AirDrop should provide only the name of the device that the incoming files are coming from and the files themselves. It should be 100% anonymous by design, using ECDH for key exchange or some more-quantum-computing-safe equivalent. Any other approach would be fundamentally flawed.

If that's not the way these things work, then the problem is the design. If it is, then their claims that it will be some huge privacy nightmare are absurd. Either way, the problem isn't that making things compatible creates risk for users. The problem is that Apple doesn't want to do so.

And it's a huge pain in the a**. I wanted to set up a simple way to use an Android large-screen tablet as a sheet music reader for an electronic organ, and to be able to use AirDrop to send stuff from my Mac and my iPhone.

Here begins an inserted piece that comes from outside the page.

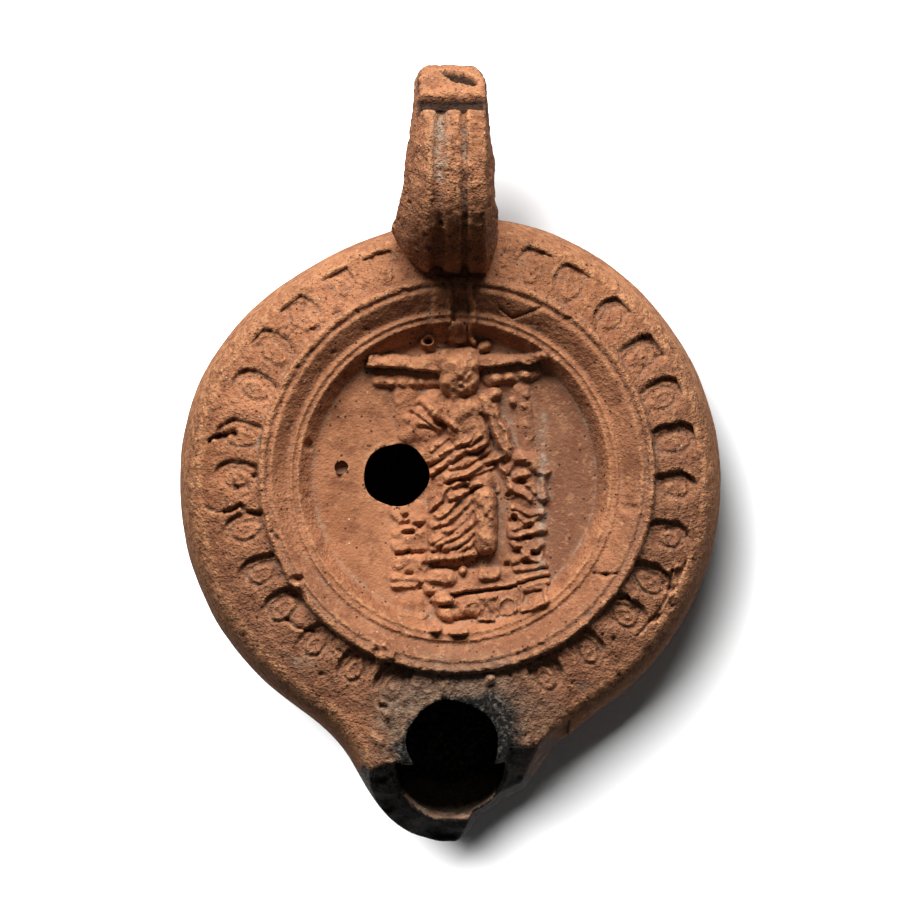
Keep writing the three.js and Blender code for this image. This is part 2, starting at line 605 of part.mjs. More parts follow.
function lampSolid() {
  const raisedClay = [...throne(), ...figure(), ...mantle(), ...footstool()];
  const stamps = stampBearings.map(stamp);
  const join = (whole, piece) => whole.add(piece);
  const cut = (whole, piece) => whole.subtract(piece);
  const body = stamps.map(({ sunk }) => sunk).reduce(cut, solidOf(outerSkin()));
  const relief = raisedClay.reduce(join);
  const eggs = stamps.map(({ egg }) => egg).reduce(join);
  return [
    solidOf(chamberSkin()),
    drill(FILL_HOLE_RADIUS, FILL_HOLE_X, FILL_HOLE_Y, WIDEST_HEIGHT, aboveEverything),
    drill(WICK_HOLE_RADIUS, wickHoleX, -wickHoleReach, WIDEST_HEIGHT, aboveEverything),
    drill(VENT_RADIUS, VENT_X, VENT_Y, discusHeight + DISCUS_DISH / 2 - VENT_DEPTH, aboveEverything),
    lostClay(),
    handleChip(),
  ].reduce(cut, body.add(eggs).add(relief).add(handleRing()));
}

// The finished solid as a three.js geometry.
function geometryOf(solid) {
  const mesh = solid.getMesh();
  const geometry = new THREE.BufferGeometry();
  geometry.setAttribute("position", new THREE.BufferAttribute(mesh.vertProperties, 3));
  geometry.setIndex(new THREE.BufferAttribute(mesh.triVerts, 1));
  geometry.computeVertexNormals();
  return geometry;
}

const firedClay = new THREE.MeshStandardMaterial({ color: 0xb06a45, roughness: 0.88, metalness: 0 });
const lamp = new THREE.Mesh(geometryOf(lampSolid()), firedClay);
lamp.name = "lamp";

const group = new THREE.Group();
group.name = "oil_lamp";
group.add(lamp);

export default group;
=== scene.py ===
# %% [markdown]
# ## A Roman oil lamp of fired clay
#
# The lamp was pressed in a two-part mould, so it is one hollow piece of clay: a low round body, a dished
# discus with a small enthroned figure, a shoulder stamped with ovolos, a ring handle and a short nozzle
# whose front has broken away. It could be sculpted by hand, or built as a turned form with carving laid
# over it. The second way is used here, because every form then keeps a name and a size in millimetres.

import itertools
import json
import math

import bmesh
import bpy
import numpy as np
from mathutils import Matrix, Vector

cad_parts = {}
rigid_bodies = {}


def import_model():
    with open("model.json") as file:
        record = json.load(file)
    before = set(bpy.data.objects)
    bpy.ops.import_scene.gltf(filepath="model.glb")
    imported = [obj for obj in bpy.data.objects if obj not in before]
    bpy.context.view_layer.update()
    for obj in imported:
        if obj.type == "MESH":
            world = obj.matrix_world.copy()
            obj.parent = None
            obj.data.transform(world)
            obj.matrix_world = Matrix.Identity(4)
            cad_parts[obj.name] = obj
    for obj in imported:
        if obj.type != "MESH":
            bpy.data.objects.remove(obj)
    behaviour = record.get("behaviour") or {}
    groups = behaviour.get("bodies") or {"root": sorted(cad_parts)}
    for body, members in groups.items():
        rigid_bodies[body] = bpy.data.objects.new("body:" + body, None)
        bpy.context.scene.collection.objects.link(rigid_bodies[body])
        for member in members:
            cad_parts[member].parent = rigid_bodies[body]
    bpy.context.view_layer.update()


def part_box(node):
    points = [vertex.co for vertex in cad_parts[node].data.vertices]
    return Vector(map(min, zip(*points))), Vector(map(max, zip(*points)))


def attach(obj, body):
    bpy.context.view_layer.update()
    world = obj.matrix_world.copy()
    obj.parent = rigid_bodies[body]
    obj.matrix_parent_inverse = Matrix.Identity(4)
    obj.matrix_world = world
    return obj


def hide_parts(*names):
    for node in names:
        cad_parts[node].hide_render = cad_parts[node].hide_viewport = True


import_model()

MM = 0.001
TAU = 2 * math.pi

# %% [markdown]
# ### The lamp's sizes
#
# A maker would think in these numbers: how wide the discus is, how far the shoulder stands out, how thick
# the wall is. The width of the body is read from the frame, and the rest are the driving sizes of the
# lamp. Everything is modelled in millimetres and brought to metres at the end.

# %% Sizes in millimetres
lamp_low, lamp_high = (np.array(corner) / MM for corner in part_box("lamp"))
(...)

Unfortunately, Android doesn't support AirDrop, and I can't use an iOS device because Apple doesn't *make* 23-inch iPads for any amount of money. (And no, buying two iPad Pro 13" devices and putting them side by side for $2k+ isn't a realistic alternative to spending $400 for that Android tablet.) So in my case, the Apple users are getting a substandard experience because they can't be easily made compatible with Android.

Incompatibility doesn't benefit Apple. It hurts their users. What Apple sees as a competitive advantage, I see as a sh**ty user experience. And Apple really needs to relearn that.

Comment Re: employees time (Score 1) 11

And? Is that a problem?

Yes and no. It makes productivity in the OSS market more difficult to track. And that's a problem when trying to sell OSS over proprietary to the bean counters. But no. Because nobody really has a good handle on how much time is being spent by employees screwing off or doing other non productive tasks anyway.